Брок сделал последний шаг и присел на лавочку рядом с Баки. Знакомое тепло опалило, родной запах окутал, но Баки не позволил себе окунуться во все это.
— Меня зовут Джеймс Бьюкенен Барнс, — заговорил Баки, глядя в пространство перед собой. Он не представлял, что хочет сказать, но говорил. — Стив звал меня Баки. Первый раз я умер в Аззано, в плену Гидры. Второй раз — когда упал с поезда в пропасть. А потом я умирал многие годы подряд, пока не умер несколько часов назад снова. Я не могу вернуться с тобой в наш дом, Брок, потому что нет Баки, которого ты знал, нет нас. Прости.
Баки поднялся и ушел в рассвет, оставляя Брока сидеть одного. Первый раз они были друг с другом действительно откровенны, и Баки понимал резоны Брока, хорошо понимал, сейчас он даже был благодарен ему за то, что тот молчал или недоговаривал, потому что он не хотел помнить всего того, что вывалилось на него. Он хотел дальше счастливо жить с Броком, верить, что это его важный, что он нашел его, и теперь все будет хорошо. Теперь, помня очень многое из своей жизни, Баки мечтал все это забыть, как мечтал вспомнить. Правильно говорили: “Бойся своих желаний”. Теперь Баки очень точно понимал, почему.
Он не знал, как снова строить свою жизнь, потому что идти к Стиву он не хотел, сам не зная, почему. Потому что никуда не испарилась обида, что не искал. Потому что вообще позволил всему этому случиться.
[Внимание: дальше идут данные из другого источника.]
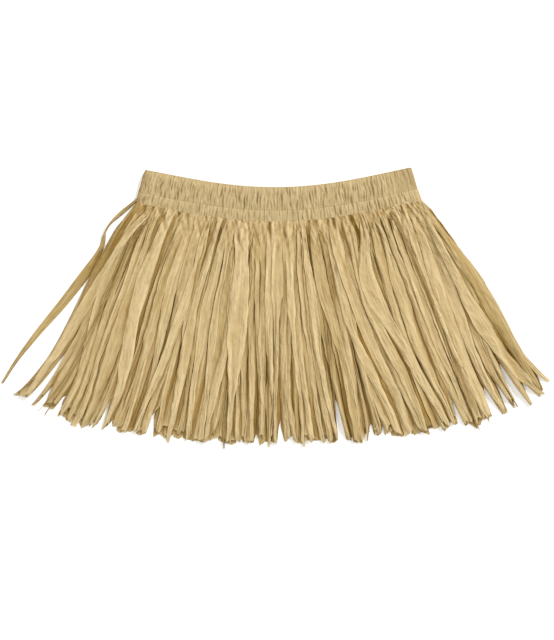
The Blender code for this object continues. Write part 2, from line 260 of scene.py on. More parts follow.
# Spunbond nonwoven, a paper-like cloth of pressed plastic fibres: matt, faintly furry,
# with fibres and soft creases that run mostly along the strips. Single fibres are too
# fine to show, so bundles of them are drawn, 0.7 or 0.8 mm wide.
def nonwoven_cloth(name, shade, plain, bright, painted_shade_colour, fibre_width, bump, crease):
    material = bpy.data.materials.new(name)
    material.use_nodes = True
    tree = material.node_tree
    tree.nodes.clear()
    cloth_uv = add_node(tree, "ShaderNodeUVMap", {}, uv_map="cloth").outputs["UV"]
    tone = add_node(tree, "ShaderNodeAttribute", {}, attribute_name="tone").outputs["Fac"]
    depth = add_node(tree, "ShaderNodeAttribute", {}, attribute_name="depth").outputs["Fac"]
    patterns = {}
    for pattern, across, along, detail in (  # the size of its cells, and its finer detail
        ("fibres", fibre_width, 14 * fibre_width, 4),
        ("streaks", 3 * MM, 60 * MM, 2),
        ("blotches", 14 * MM, 30 * MM, 2),
        ("creases", 4 * MM, 30 * MM, 1),
        ("crinkles", 4.5 * MM, 9 * MM, 1),
        ("facets", 7 * MM, 16 * MM, None),
    ):
        scale = 1 / across, 1 / along, 1
        cells = add_node(tree, "ShaderNodeMapping", {"Vector": cloth_uv, "Scale": scale})
        inputs = {"Vector": cells.outputs["Vector"], "Scale": 1}
        if pattern == "facets":
            node = add_node(tree, "ShaderNodeTexVoronoi", inputs, voronoi_dimensions="2D")
        else:
            inputs |= {"Detail": detail, "Roughness": 0.6}
            node = add_node(tree, "ShaderNodeTexNoise", inputs, noise_dimensions="2D")
        patterns[pattern] = node.outputs[0]
    colour = linear(shade)
    for value, low, high, tint in (  # the tint starts to show at low, and covers at high
        (tone, 0, 1, plain),
        (patterns["streaks"], 0.45, 1.1, bright),
        (patterns["blotches"], 0.55, 1.2, shade),
        (patterns["fibres"], 0.62, 1.1, bright),
        # The last tint is painted shade: the depth stored on the points darkens cloth towards it, in
        # place of the shade that falls in hollows.
        (depth, 0, 1, painted_shade_colour),
    ):
        limits = {"Value": value, "From Min": low, "From Max": high}
        share = add_node(tree, "ShaderNodeMapRange", limits).outputs["Result"]
        both = {0: share, 6: colour, 7: linear(tint)}
        colour = add_node(tree, "ShaderNodeMix", both, data_type="RGBA").outputs[2]
    relief = patterns["creases"]
    for share, pattern in ((0.45, "crinkles"), (0.3, "facets")):
        both = {0: share, 6: relief, 7: patterns[pattern]}
        relief = add_node(tree, "ShaderNodeMix", both, data_type="RGBA").outputs[2]
    normal = None
    for height, distance, strength in (
        (relief, crease, 1),
        (patterns["fibres"], bump, 0.7),
    ):
        inputs = {"Height": height, "Distance": distance, "Strength": strength}
        if normal:
            inputs["Normal"] = normal
        normal = add_node(tree, "ShaderNodeBump", inputs).outputs["Normal"]
    surface = add_node(
        tree, "ShaderNodeBsdfPrincipled",
        {
            "Base Color": colour, "Normal": normal,
            "Roughness": 0.85, "IOR": 1.46, "Specular IOR Level": 0.2,
            "Sheen Weight": 0.06, "Sheen Roughness": 0.5,
        },
    )
    add_node(tree, "ShaderNodeOutputMaterial", {"Surface": surface.outputs[0]})
    return material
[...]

Хотя Баки сам пошел за ним, сам захотел всего этого, и получил — через край, так, что не унести.
Баки хотел уйти от Брока, боясь, что все то, что было между ними — ложь. Что, раз нет Белоснежки, то нет и отношений, нет чувств.
Через сутки отсутствия Баки Брок пробовал звонить, но Баки просто отключил телефон. Он снова заработал в Клетке и поселился в мотеле, пытаясь понять, что ему делать дальше, как жить. Но ноги несли его рано утром к залу, в котором они с Броком работали. Он видел, как Брок шел по улице, входил, и не выпускал из рук телефон, названивая и названивая кому-то. Ему.
Баки заглядывал в окна зала и видел, как Брок пропускал простые удары, как подолгу сидел, глядя в телефон, оставаясь допоздна, хотя смысла в этом совершенно не было, а потом шел гулять их обычным с Баки маршрутом.
И сердце болезненно сжималось от всего этого, от того, как Брок осунулся. И так хотелось подойти, обнять, прижать к себе, вдохнуть давным давно ставший родным запах и не отпускать.
С каждым днем все сильнее хотелось вернуться в их квартиру, все сильнее не хватало совместных ужинов, вечерних прогулок или просмотров кино. Баки только сейчас понял, что Брок действительно не любит мультики, но смотрит их ради него. А он ради Брока смотрит дурацкие комедии, которые терпеть не может.